* **What the exercise asks**
Your task is to write out the complete listing exactly as it is shown.

* **Data**
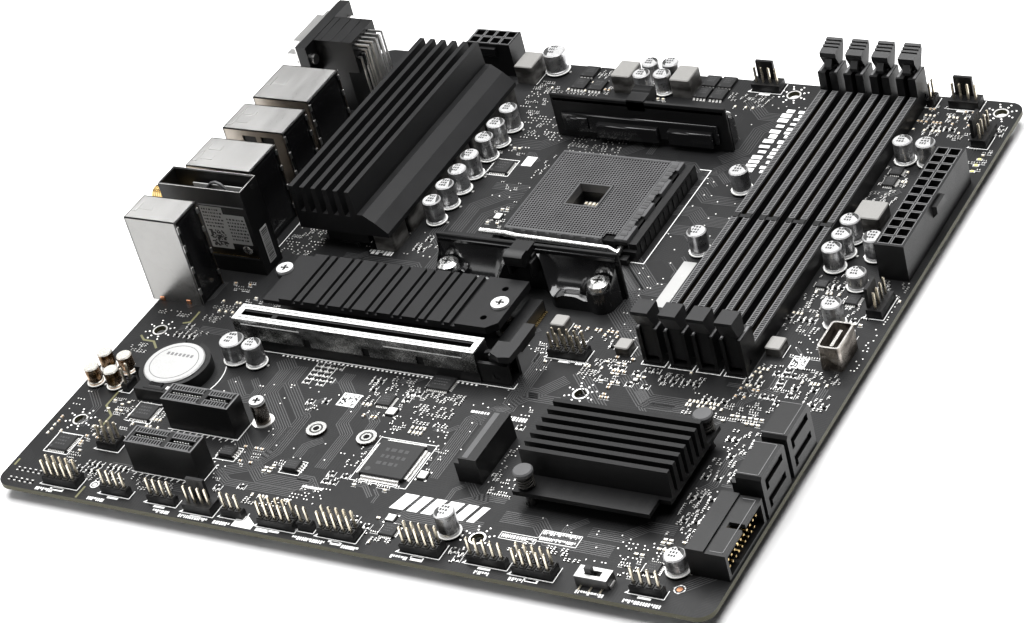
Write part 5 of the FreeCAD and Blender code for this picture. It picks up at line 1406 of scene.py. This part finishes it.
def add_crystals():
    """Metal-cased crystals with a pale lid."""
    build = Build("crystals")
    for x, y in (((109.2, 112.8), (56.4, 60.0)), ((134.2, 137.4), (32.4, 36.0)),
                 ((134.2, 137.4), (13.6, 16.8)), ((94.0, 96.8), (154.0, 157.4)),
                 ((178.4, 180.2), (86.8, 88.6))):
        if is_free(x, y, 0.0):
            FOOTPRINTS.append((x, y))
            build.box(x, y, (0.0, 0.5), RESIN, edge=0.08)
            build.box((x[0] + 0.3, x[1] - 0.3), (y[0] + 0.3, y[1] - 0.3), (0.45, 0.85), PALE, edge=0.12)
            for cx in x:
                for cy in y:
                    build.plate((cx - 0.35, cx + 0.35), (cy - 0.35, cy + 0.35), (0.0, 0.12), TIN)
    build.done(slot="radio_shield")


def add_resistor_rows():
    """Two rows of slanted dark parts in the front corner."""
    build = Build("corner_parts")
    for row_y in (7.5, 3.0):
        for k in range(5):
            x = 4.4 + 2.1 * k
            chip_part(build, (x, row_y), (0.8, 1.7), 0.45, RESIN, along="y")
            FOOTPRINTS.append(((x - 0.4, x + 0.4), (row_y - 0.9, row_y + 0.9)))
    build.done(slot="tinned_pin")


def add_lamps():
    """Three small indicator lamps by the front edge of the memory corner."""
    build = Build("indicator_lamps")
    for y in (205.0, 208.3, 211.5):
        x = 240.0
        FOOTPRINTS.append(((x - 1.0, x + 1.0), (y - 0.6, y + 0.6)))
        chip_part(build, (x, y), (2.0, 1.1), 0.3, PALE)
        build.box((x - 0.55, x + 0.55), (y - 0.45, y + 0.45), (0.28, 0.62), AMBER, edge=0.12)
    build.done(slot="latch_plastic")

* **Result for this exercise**
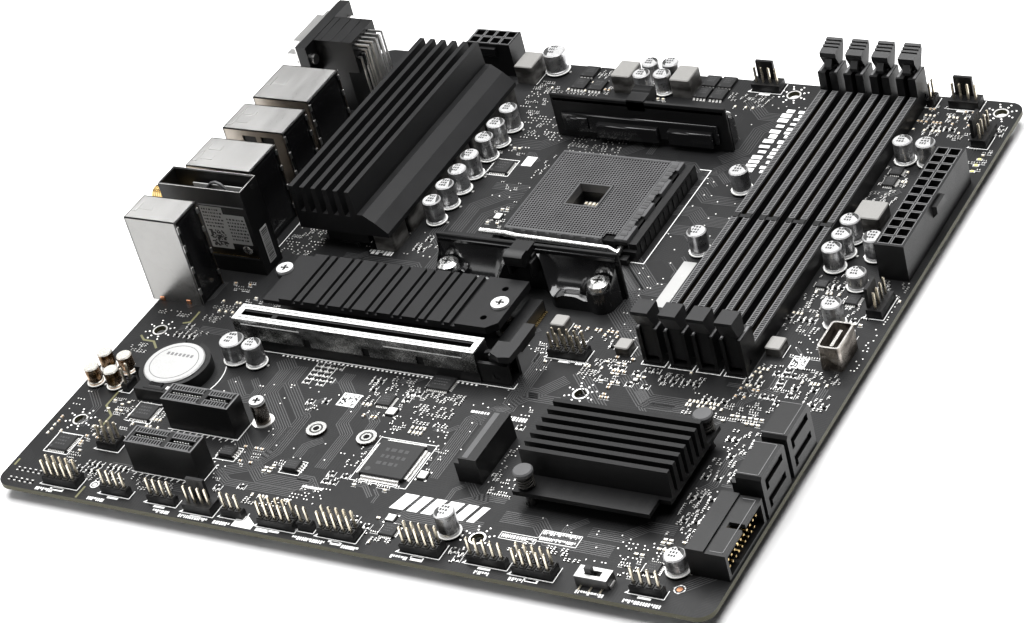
Write part 5 of the FreeCAD and Blender code for this picture. It picks up at line 1406 of scene.py. This part finishes it.
def add_crystals():
    """Metal-cased crystals with a pale lid."""
    build = Build("crystals")
    for x, y in (((109.2, 112.8), (56.4, 60.0)), ((134.2, 137.4), (32.4, 36.0)),
                 ((134.2, 137.4), (13.6, 16.8)), ((94.0, 96.8), (154.0, 157.4)),
                 ((178.4, 180.2), (86.8, 88.6))):
        if is_free(x, y, 0.0):
            FOOTPRINTS.append((x, y))
            build.box(x, y, (0.0, 0.5), RESIN, edge=0.08)
            build.box((x[0] + 0.3, x[1] - 0.3), (y[0] + 0.3, y[1] - 0.3), (0.45, 0.85), PALE, edge=0.12)
            for cx in x:
                for cy in y:
                    build.plate((cx - 0.35, cx + 0.35), (cy - 0.35, cy + 0.35), (0.0, 0.12), TIN)
    build.done(slot="radio_shield")


def add_resistor_rows():
    """Two rows of slanted dark parts in the front corner."""
    build = Build("corner_parts")
    for row_y in (7.5, 3.0):
        for k in range(5):
            x = 4.4 + 2.1 * k
            chip_part(build, (x, row_y), (0.8, 1.7), 0.45, RESIN, along="y")
            FOOTPRINTS.append(((x - 0.4, x + 0.4), (row_y - 0.9, row_y + 0.9)))
    build.done(slot="tinned_pin")


def add_lamps():
    """Three small indicator lamps by the front edge of the memory corner."""
    build = Build("indicator_lamps")
    for y in (205.0, 208.3, 211.5):
        x = 240.0
        FOOTPRINTS.append(((x - 1.0, x + 1.0), (y - 0.6, y + 0.6)))
        chip_part(build, (x, y), (2.0, 1.1), 0.3, PALE)
        build.box((x - 0.55, x + 0.55), (y - 0.45, y + 0.45), (0.28, 0.62), AMBER, edge=0.12)
    build.done(slot="latch_plastic")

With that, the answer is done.